My Chemical Romance kocham odkad pamietam, będąc nastolatka śmiałam się i płakałam do ich piosenek. Towarzyszyły mi w drodze do szkoły, imprezę czy będąc na rybach z dziadkiem. Byłam uzależniona od tego zespołu, wiedziałam o nich wszystko, znajomi zaczęli mnie nazywać Ierko od jednego z członków zespołu, Franka Iero. Byłam w nim jak i w Gerardzie bardzo zakochana, w szkolnej ławce pisałam po cichu erotyczne opowiadania z nimi w roli głównej. Niesamowity czas i często wracam do niego myślami. Był to okres który często wspominam, było wtedy wiele smutku w moim życiu, ale dzięki zespołowi było mi jakby lżej. Dzisiaj pisząc to mając 29 lat nadal mam to uczucie w brzuchu słuchając ich na Spotify czy oglądając live na YouTube. Młodość i dorastanie ma w sobie coś magicznego, to czas który jest naprawdę bardzo ważny w życiu każdego człowieka. Wtedy wszystko i wszyscy maja na nas ogromny wpływ co potem wychodzi z wiekiem.
Tęsknię za jesiennymi spacerami z psem, w słuchawkach MCR, deszcz, żółte liście i rękawiczki na rękach. Imprezy na malutkiej działce w kilka osób, czytanie książek w ostatniej ławce na matematyce w ciepłym swetrze bo oczywiście w szkołach ledo co grzali i zawsze było za zimno.
4.06.2022
Dzień w którym był taki upał ze ledwo co wyszło się spod prysznica i człowiek zaraz był znowu mokry. Na dworze dobre ponad 30 stopni i my szukający jakiegoś autobusu spod hotelu który zabierze nas na koniec miasta żeby usłyszeć MCR na żywo. Byłam ubrana cala na czarno z koszulka zespołu która zamówiłam już kilka miesięcy wcześniej. Chodząc od miejsca do miejsca stwierdziliśmy ze zrezygnujemy z komunikacji miejskiej i poszukamy czegoś innego. Udało nam się złapać taxi która bez klimy zawiozla nas na miejsce. Oczekiwanie na pełnym słońcu w gigantycznej kolejce żeby zaraz znowu stać w innej kolejce za odrobina wody i piwa. Rozbiliśmy się na gorce żeby mieć dobry widok. Moja ekscytacja była ogromna! Spędziliśmy kilka dobrych godzin w oczekiwaniu na gwiazdy wieczoru, dobrze ze zabrałam ze sobą mój mały składany parasol który uratował nas od udaru.

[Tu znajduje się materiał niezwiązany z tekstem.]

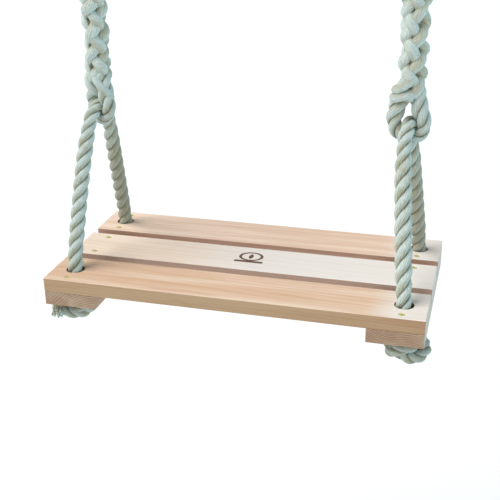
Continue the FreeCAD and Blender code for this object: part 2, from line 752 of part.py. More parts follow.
def stopper_knot(side, sign, row, end):
    """The outer shape of a knot pulled up under the seat: a bun with a flat top."""
    body = doc.addObject("PartDesign::Body", f"Knot_{row}_{side}")
    profile = sketch_on(body, f"KnotProfile_{row}_{side}", origin_plane(body, "XZ_Plane"))
    wide, tall = size("knot_width") / 2, size("knot_height")
    rim, foot = size("knot_seat_diameter") / 2, size("knot_foot_diameter") / 2
    corners = [Vector(0, 0, 0), Vector(rim, 0, 0), Vector(foot, -tall, 0), Vector(0, -tall, 0)]
    profile.addGeometry(Part.LineSegment(corners[0], corners[1]), False)
    profile.addGeometry(Part.Arc(corners[1], Vector(wide, -tall / 2, 0), corners[2]), False)
    profile.addGeometry(Part.LineSegment(corners[2], corners[3]), False)
    profile.addGeometry(Part.LineSegment(corners[3], corners[0]), False)
    turned = body.newObject("PartDesign::Revolution", f"KnotTurned_{row}_{side}")
    turned.Profile = profile
    turned.ReferenceAxis = (profile, ["V_Axis"])
    turned.Angle = 360
    body.Tip = turned
    x = f"{sign} * (seat_length / 2 - rope_hole_inset + knot_shift_out)"
    y = f"{end} * ({BOARD_PITCH} + knot_shift_along)"
    place(body, x, y, "-seat_drop - board_thickness - cleat_thickness")
    finish(body, f"stopper_knot_{row}_{side}")


# ---------------------------------------------------------------- the whole swing


def build():
    seat_boards()
    seat_cleats()
    seat_screws()
    pivot_washers()
    for side, sign in SIDES:
        hanger_bracket(side, sign)
        pivot_bolt(side, sign)
        pivot_bushes(side, sign)
        pendulum_link(side, sign)
        shackle(side, sign)
        shackle_pin(side, sign)
        thimble(side, sign)
        hanging_rope(side, sign)
        lower_eye(side, sign)
        bridle_rope(side, sign)
        for row, end in ENDS:
            stopper_knot(side, sign, row, end)
    doc.recompute()


def check():
    """Stops on an object that failed or a sub-part that isn't a valid solid."""
    for thing in doc.Objects:
        if "Invalid" in thing.State or "Error" in thing.State:
            raise RuntimeError(f"{thing.Label} failed: {thing.State}")
    for thing in nodes:
        if thing.Shape.isNull() or not thing.Shape.isValid() or not thing.Shape.Solids:
            raise RuntimeError(f"{thing.Label} has no valid solid")


def write():
    os.makedirs("parts", exist_ok=True)
    for thing in nodes:
        thing.Shape.exportStep(f"parts/{thing.Label}.step")
        print(f"{thing.Label}: {len(thing.Shape.Solids)} solids, {thing.Shape.Volume:.0f} mm3")


build()
check()
write()
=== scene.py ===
import math
import random

import bmesh
import bpy
from mathutils import Matrix, Vector, noise


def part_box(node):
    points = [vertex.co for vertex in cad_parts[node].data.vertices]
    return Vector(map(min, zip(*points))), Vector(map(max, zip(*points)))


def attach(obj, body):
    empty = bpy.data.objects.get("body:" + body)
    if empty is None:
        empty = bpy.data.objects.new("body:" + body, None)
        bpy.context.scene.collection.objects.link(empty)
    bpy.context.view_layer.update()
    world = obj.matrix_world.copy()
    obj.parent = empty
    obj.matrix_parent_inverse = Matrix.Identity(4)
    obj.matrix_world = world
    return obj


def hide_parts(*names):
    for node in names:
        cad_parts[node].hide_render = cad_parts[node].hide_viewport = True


# A porch swing: a slatted seat on two bridle ropes, each hung from the spliced eye of a hanging rope.
# Everything is in metres in the CAD model's frame: x to the swing's right, y to the back, z up, and zero
# between the hangers, on the beam's underside.

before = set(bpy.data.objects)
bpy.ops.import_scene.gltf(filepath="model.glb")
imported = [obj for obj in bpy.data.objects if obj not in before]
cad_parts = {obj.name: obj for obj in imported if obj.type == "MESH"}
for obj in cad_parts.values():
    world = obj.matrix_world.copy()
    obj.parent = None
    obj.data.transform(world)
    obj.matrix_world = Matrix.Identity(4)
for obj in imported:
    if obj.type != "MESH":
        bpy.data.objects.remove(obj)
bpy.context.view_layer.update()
scene = bpy.context.scene
SIDES = (("left", -1), ("right", 1))
ENDS = (("front", -1), ("back", 1))
HANGER_X = 0.246  # from the swing's middle to a hanging rope
(_, _, BOARD_BOTTOM), (SEAT_END, _, BOARD_TOP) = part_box("seat_board_front")


# ---------------------------------------------------------------- camera, light and floor

CAMERA_PLACE = (0.3694, -1.3499, 0.0188)
CAMERA_AZIMUTH, CAMERA_ELEVATION, CAMERA_ROLL = (math.radians(angle) for angle in (15.344, 23.734, -0.637))


def add_camera():
    """It looks down on the seat from the front, a little to the right."""
    data = bpy.data.cameras.new("Camera")
    data.lens = 67.04
    data.sensor_width = 36
    camera = bpy.data.objects.new("Camera", data)
    level = math.cos(CAMERA_ELEVATION)
    backwards = Vector(
        (
            math.sin(CAMERA_AZIMUTH) * level,
            -math.cos(CAMERA_AZIMUTH) * level,
            math.sin(CAMERA_ELEVATION),
        )
    )
    upright = backwards.to_track_quat("Z", "Y").to_matrix()
    turned = upright @ Matrix.Rotation(CAMERA_ROLL, 3, "Z")
    camera.matrix_world = Matrix.Translation(CAMERA_PLACE) @ turned.to_4x4()
    scene.collection.objects.link(camera)
    scene.camera = camera


# Each light's name, strength, width in degrees, colour, and the way it shines. The cool ones come from low
# on both sides and give the ropes and the boards' ends their blue-green edges; on the ends a pale cool tone,
# painted as light, adds to it.
LIGHTS = (
    ("Softbox", 2.85, 48, (1.0, 0.985, 0.96), (0.56, 0.30, -0.80)),
    ("Cool side light", 1.5, 30, (0.40, 0.84, 1.0), (-0.97, 0.14, -0.10)),
    ("Cool edge light", 0.60, 30, (0.42, 0.86, 1.0), (0.97, 0.22, -0.06)),
)


def add_light():
    world = bpy.data.worlds.new("Studio")
    world.use_nodes = True
    background = world.node_tree.nodes["Background"]
    background.inputs["Color"].default_value = (0.93, 0.97, 1.0, 1)
    background.inputs["Strength"].default_value = 0.39
    scene.world = world
    for name, energy, size, colour, way in LIGHTS:
        data = bpy.data.lights.new(name, "SUN")
        data.energy = energy
        data.angle = math.radians(size)
        data.color = colour
        lamp = bpy.data.objects.new(name, data)
        lamp.rotation_mode = "QUATERNION"
        lamp.rotation_quaternion = Vector(way).to_track_quat("-Z", "Y")
        scene.collection.objects.link(lamp)
    scene.view_settings.view_transform = "Standard"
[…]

Zaczęło się ściemniać i wtedy zaczęło się show. Ogólnie to już lzy mi zaczęły lekko lecieć zaraz po zakończeniu ostatniej piosenki zespołu który grał przed nimi. Moje podniecenie było przeogromne, kiedy ich zobaczyłam to poczułam to uczucie w brzuchu, wielka gule w gardle, lzy w oczach, wielki banan na twarzy. To było niesamowite. W końcu po tylu latach zobaczyłam moje ukochane gwiazdy na żywo, mojego Gee i Franka grających pierwsze skrzypce. CUDOWNE I BLOGIE UCZUCIE. Zaczęli od najnowszego utwory The Foundations of Decay. Słysząc ta piosenkę pierwszy raz na Spotify poczułam się jak nastolatka, to są wciąż ci sami goście co kilkanaście lat temu. Wracając do koncertu i moich nóg jak z waty, nie wiedziałam w pewnym momencie co mam ze sobą zrobić, szarpały mną takie emocje ze nie umiałam nad nimi zapanować. Grali wszystkie moje ukochane utwory, niestety nie udało mi się być blisko sceny ponieważ było to miejsce dla uczestników ze specjalnymi opaskami a ledwo za nimi był taki tłum ze nie dałabym rady się przecisnąć.
W każdym razie, byłam przeszczęśliwa ze mogłam ich zobaczyć i usłyszeć na żywo. Spełniłam jedno z wielu moich marzeń i to dzięki najważniejszej dla mnie w życiu osobie, dziękuję dziękuję dziękuję!